Attempting to keep security policies up-to-date and effectively enforced in this new world is a massive challenge -- one that is exacerbated by the emergence of the “hybrid agency.” Policy enforcement was much easier when it was confined to a handful of devices and rules at the network perimeter. But, today, agencies are leveraging next-gen technologies, such as cloud computing, virtualization, software-defined networking, micro-segmentation, containers, etc., to make programs and initiatives more effective and efficient. While these technologies bring tremendous value, they have also obliterated conventional notions of the perimeter and created a massively diverse, distributed and constantly changing IT environment. This combination has introduced enormous complexity while causing the number of firewall rules to skyrocket.

From the security practitioner's point of view, the rules explosion, coupled with manual rule development processes, has resulted in several significant hurdles:

  • Poor policy hygiene has become the norm, with organizations battling a chaotic mess of rules that are outdated, unused, redundant and out-of-compliance. Security policies, which are meant to mitigate risk, actually introduce it through security and compliance gaps.
  • Organizations lack agility and efficiency, as manual processes impose a time penalty on application developers and owners, as well as the users of those applications. This is the source of the friction between developers -- who are rewarded for enabling the business -- and security teams, which need to slow things down to ensure policy compliance.
  • Firewall administrators have become “access administrators,” spending most of their work hours developing and managing access rules rather than administering a strategic security function.

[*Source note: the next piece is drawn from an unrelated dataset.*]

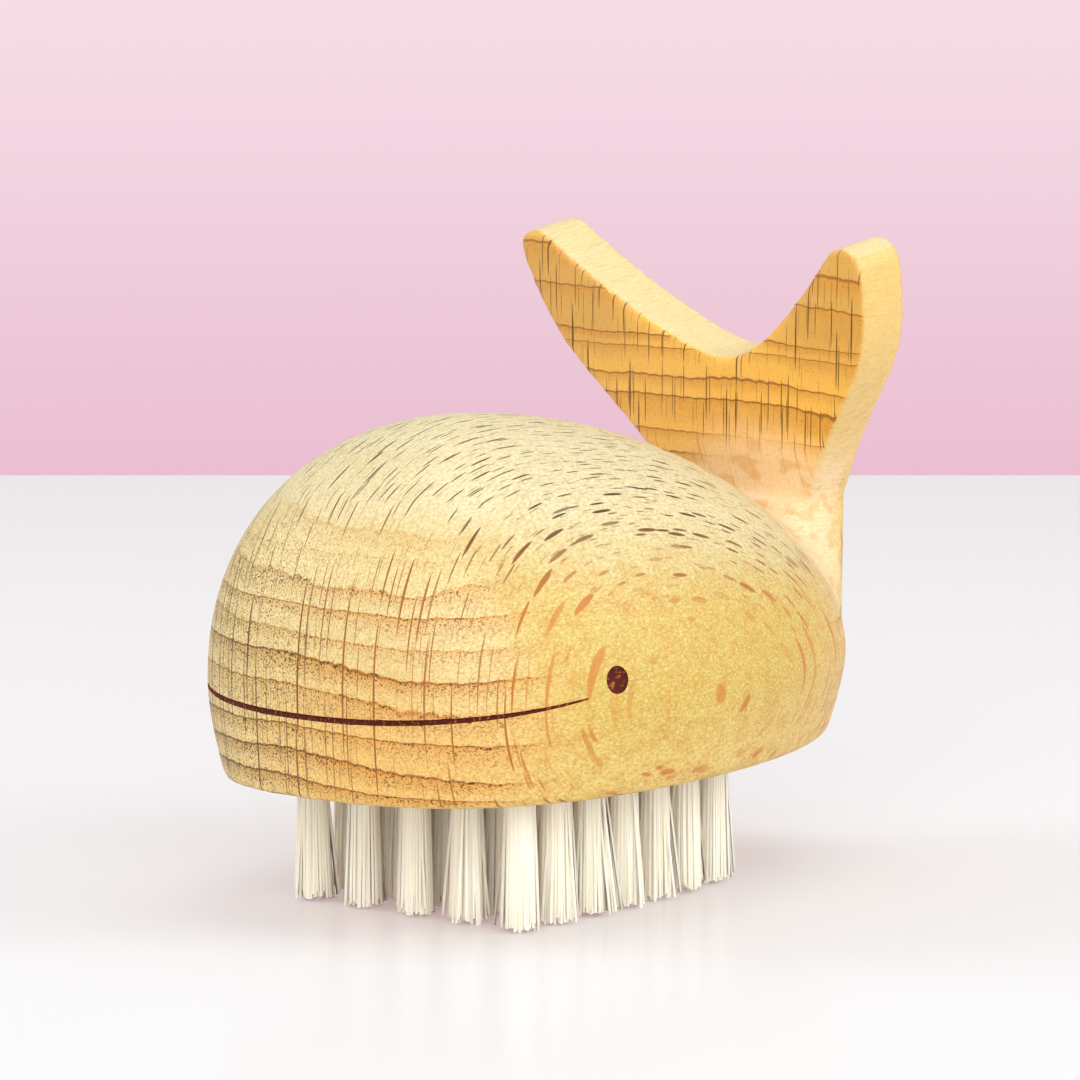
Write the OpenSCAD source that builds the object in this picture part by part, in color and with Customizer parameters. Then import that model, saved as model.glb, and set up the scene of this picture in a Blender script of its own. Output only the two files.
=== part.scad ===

To overcome these challenges, there must be a fundamental change in security processes that eliminates the barriers between security and DevOps and enables security to move at the speed of business while mastering policy management across hybrid environments. Fortunately, this new model exists: it’s called intent-based security.

What is intent-based security?

At a high level, intent-based security enables security professionals to create and implement rules templates that translate system intent into policy enforcement. Before getting into specifics, though, it’s important to understand what is meant by “intent.”

Every system has a business intent. For example, the business intent of a customer relationship management system in the government is to give agencies a way to effectively manage constituent services and vendor relationships. Security intent goes hand-in-hand with business intent. With the CRM system, the security intent is to enforce policies around protecting taxpayer data to comply with regulations and prevent data breaches, while still allowing agency staff the access required to do their jobs. Fundamentally, this means implementing rules that reflect and enforce those security policies.

Marrying security intent with business intent, however, has been an elusive goal, because business, DevOps and security teams have traditionally worked in isolation. The intent-based security model effectively bridges the traditional gap between business, DevOps and security by enabling non-security personnel to determine the business intent of applications and security personnel to define the security intent (compliance and best practices). It then unites the two so that the actual firewall policy changes can be fully automated and meet both business and security requirements.

In other words, the security team sets the parameters for implementation based on the intent of the application or system, and DevOps implements it as part of its process -- making DevSecOps a reality. To break it down one step further, when security professionals understand the business intent of an application, they can create pre-approved rules templates that translate intent into policy enforcement. Rules can be automatically generated and applied to any new DevOps deployment directly by application owners and line-of-business leaders, giving them the ability to implement security on a “self-serve” basis. And the manual rules-writing process becomes a thing of the past.

How can agencies implement intent-based security? The answer lies in five core building blocks:

  1. Control automation - Automatically computes the correct policy based on security intent. Security professionals move from being access administrators to establishing security policies tied to specific assets and resources, with technology automatically generating the appropriate rules.
  2. Intent translation - Translates security intent into network policies and automatically enforces them. Translation takes into account specific compliance, business and security requirements when implementing the appropriate network policies.
  3. Monitoring and detection - Actively monitors the network security and compliance state and detects changes in real-time.
  4. Automated remediation - Automates corrective measures when security or compliance drifts, ensuring a state of continuous compliance.
  5. Orchestration - Coordinates change processes across hybrid environments, which plays a key role in agencies' ability to fully exploit the cloud in a secure way

Security process re-engineering is long overdue, but the good news is that it is possible today with technologies that enable intent-based security. By creating a layer of abstraction that enables non-security personnel to implement the right rules -- and automating the management of those rules -- intent-based security not only simplifies policy management across hybrid environments, but it enables security teams to turn their relationship with DevOps from adversarial to collaborative. Once this happens, a new DevSecOps model emerges where security, finally, can keep up with the pace of DevOps.